Many of the Nepalese exiles in India had worked closely with the Indian National Congress during its struggles with the British, realizing that only after the elimination of its colonial support would the Rana regime fall. In Banaras in October 1946, a group of middle-class Nepalese exiles formed the All-India Nepali National Congress (Akhil Bharatiya Nepali Rashtriya Congress). Many of its members were students who had agitated and subsequently had been jailed during movements in India. During its council in Calcutta in January 1947, the new organization dropped its "All-India" prefix and merged with two other groups, the Nepali Sangh (Nepalese Society) of Banaras and the Gorkha Congress of Calcutta, which had closer connections with lower-class Ranas. The Nepali National Congress (Nepali Rashtriya Congress) was officially dedicated to the ouster of the Rana dictatorship by peaceful means and to the establishment of democratic socialism. One of its first mass actions was participation in a labor strike in the jute mills of Biratnagar in the Tarai, which disrupted traffic at the Indian railhead in Jogbani, and required army intervention. Although this action garnered much publicity for the party and brought thousands of protesters into the streets even in Kathmandu, the strike was suppressed, and its leaders, including Bishweshwar Prasad (B.P.) Koirala, were imprisoned.
B.P. Koirala (1914-82) became the leader most closely identified with the Nepali National Congress. His father, a Brahman businessman, spent a good deal of time in Bihar and Bengal. He had become involved with political activists and progressive ideas, especially those of Gandhi, and participated in anti-Rana agitations including the publication of Gorkhali at Banaras. B.P. Koirala thus grew up in an atmosphere oriented toward radical Gandhian action. By 1937 he was studying law in Calcutta and had started working for the Congress Socialist Party. He was arrested in India a number of times and spent 1942 to 1945 in jail after instigating Nepalese soldiers to rebel against the government. His views during his early years, influenced by Gandhi, tended toward radical democratic decentralization and included cottage industries instead of large factories as models for economic development. His wing of the Nepali National Congress stressed nonviolent confrontation and general strikes, but he was not opposed to force should all other paths prove ineffective. He advocated a constitutional monarchy as a transitional political form for Nepal.

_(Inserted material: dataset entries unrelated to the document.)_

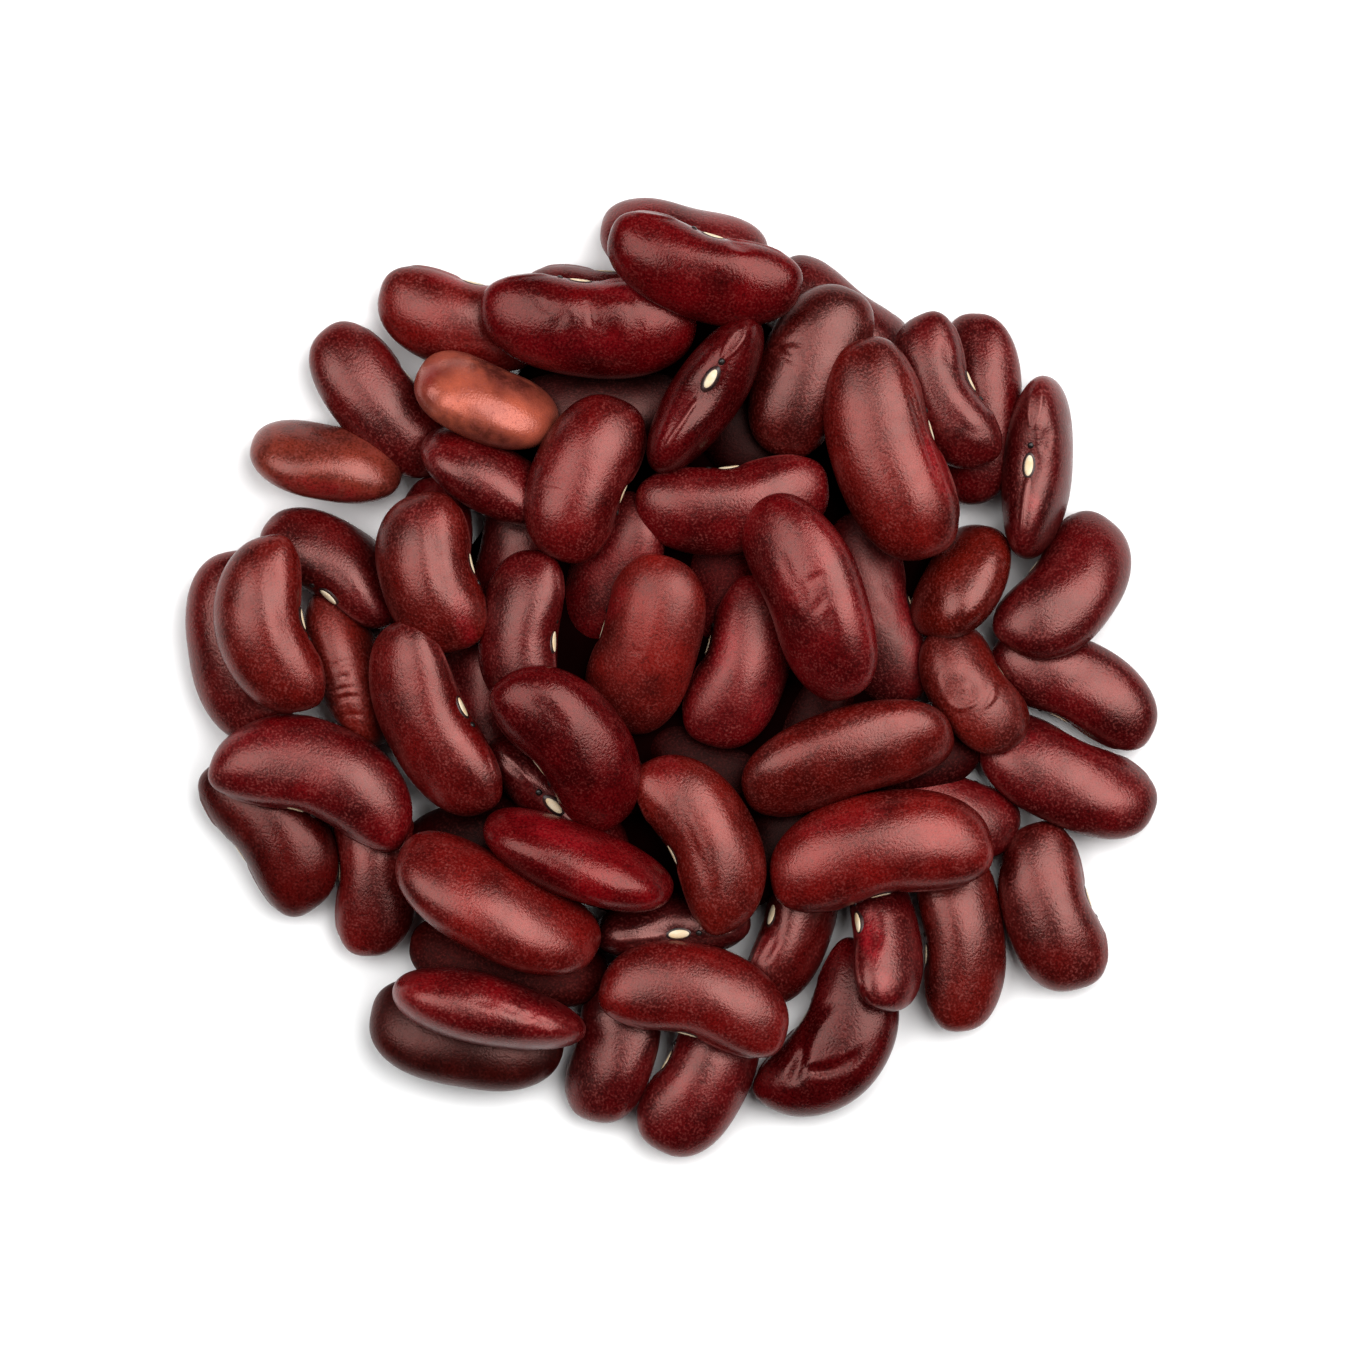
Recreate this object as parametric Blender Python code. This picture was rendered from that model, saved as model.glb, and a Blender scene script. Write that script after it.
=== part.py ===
"""A loose, round heap of dried kidney beans lying as it was poured, two to three beans deep.

Origin: on the ground under the middle of the heap. +Z is up, +Y is the far side of the heap.
"""
import math
from collections import namedtuple

import bmesh
import bpy
import numpy as np

MM = 0.001

# Real sizes, in millimetres
FLATNESS = 0.72          # a bean's thickness over its width
ACROSS_FULLNESS = 2.6    # outline of a bean seen on its side: 2 is an ellipse, more is blunter
THROUGH_FULLNESS = 2.1   # the same seen on its edge
NOTCH_DEPTH = 0.5        # hollow of the side that carries the scar
NOTCH_REACH = 0.38       # how far the hollow runs, over half the bean's length
BEND_REST = 0.4          # where along a bent bean its middle line keeps its place
SIT = 0.15               # flat spot where a bean presses on the ground
CORE_RADIUS = 20.0       # of the hidden middle, at the ground
CORE_HEIGHT = 6.5
CORE_SHOULDER = 0.7      # radius of the core's top over its radius at the ground
CORE_SIDES = 20
GROUND_DEPTH = 5.0       # of the block that stands for the ground

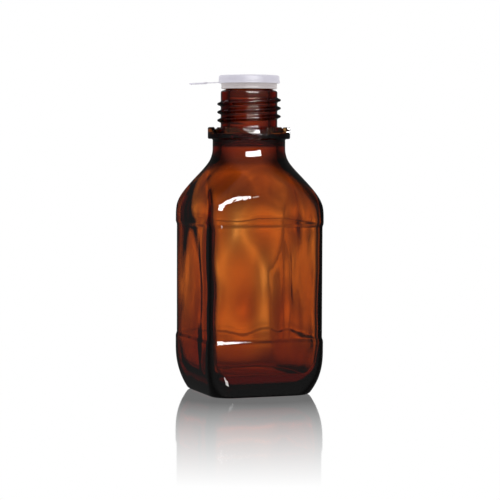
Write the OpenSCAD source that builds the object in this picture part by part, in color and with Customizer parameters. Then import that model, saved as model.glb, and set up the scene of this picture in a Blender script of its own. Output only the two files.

The strong-willed, conservative Juddha Shamsher resigned as prime minister in November 1945, passing on his job to Padma Shamsher, who announced that he was a servant of the nation who would liberalize the Rana regime. Padma Shamsher's repression of the Biratnagar strike, however, showed that he was not interested in the kind of political and labor reforms advocated by the Congress. In the aftermath of the repression, on May 16, 1947, he delivered a speech outlining important reforms, including the establishment of an independent judiciary, elections for municipality and district boards, expansion of education, publication of the national budget, and the formation of a special committee to consider plans for further liberalization. The Nepali National Congress called off its continuing agitations, and B.P. Koirala and other top leaders were released from detention in August. In January 1948, the prime minister announced the first constitution of Nepal, which set up a bicameral Parliament, a separate High Court, and an executive power vested in the prime minister who was to be assisted by a five-member Council of Ministers. Although this constitution reserved almost all powers for the executive branch and kept the same rules of succession as before for both king and prime minister, the Nepali National Congress agreed to function within its framework. Beset by conflicting forces from all sides, however, Padma Shamsher resigned his position in early 1948.